Oracle plans to acquire Hyperion Solutions in a cash tender offer for $52 per share (21% premium) for a total price of $3.3 billion. See WSJ, Oracle Extends Acquisitions Spree, To Buy Hyperion for $3.3 Billion.
Wednesday, February 28, 2007
The SEC announced today it filed an injunctive action in U.S. District Court for the Southern District of New York alleging that from approximately January 2006 to February 2007, Louis W. Zehil, a corporate attorney, and two entities he controlled engaged in a fraudulent scheme to sell millions of shares of securities in violation of the antifraud and registration provisions of the federal securities laws. With the consent of the parties, Judge Preska entered an order granting a preliminary injunction, an asset freeze, the appointment of a receiver and other relief. Zehil was until recently a partner with the law firm of McGuireWoods LLP.
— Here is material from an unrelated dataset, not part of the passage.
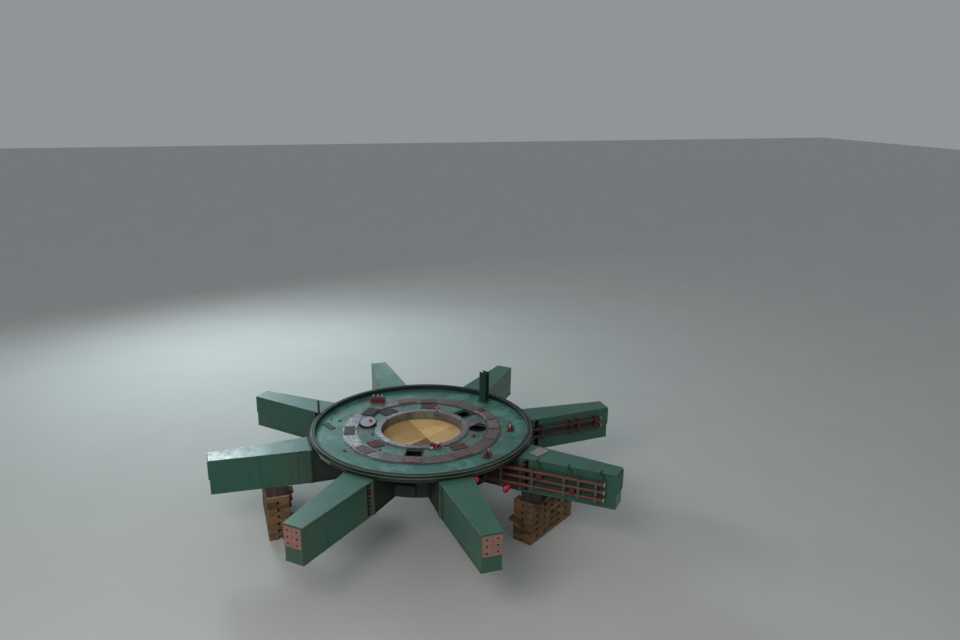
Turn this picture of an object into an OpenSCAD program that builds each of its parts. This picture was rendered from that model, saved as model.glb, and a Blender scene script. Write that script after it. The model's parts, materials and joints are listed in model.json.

The Complaint alleges that between January 2006 and February 2007, Zehil represented seven public companies in issuing their stock in PIPE transactions (private investments in public equity) and Zehil personally invested in the issuers' PIPE transactions. In the subscription agreements for each PIPE transaction, the Defendants agreed (as all the PIPE subscribers did) that the shares they received would be issued with restrictive legends until such time as the issuers filed registration statements with the Commission and the Commission declared them effective. As counsel for the issuers, Zehil then sent letters to the issuers' transfer agents directing the issuance of shares to the PIPE subscribers. Zehil's letters instructed that all the shares should bear restrictive legends except the shares issued to his entities. As a result, the Defendants were able to receive shares without restrictive legends, which they quickly sold into the public market, and generated illicit profits of at least $17 million.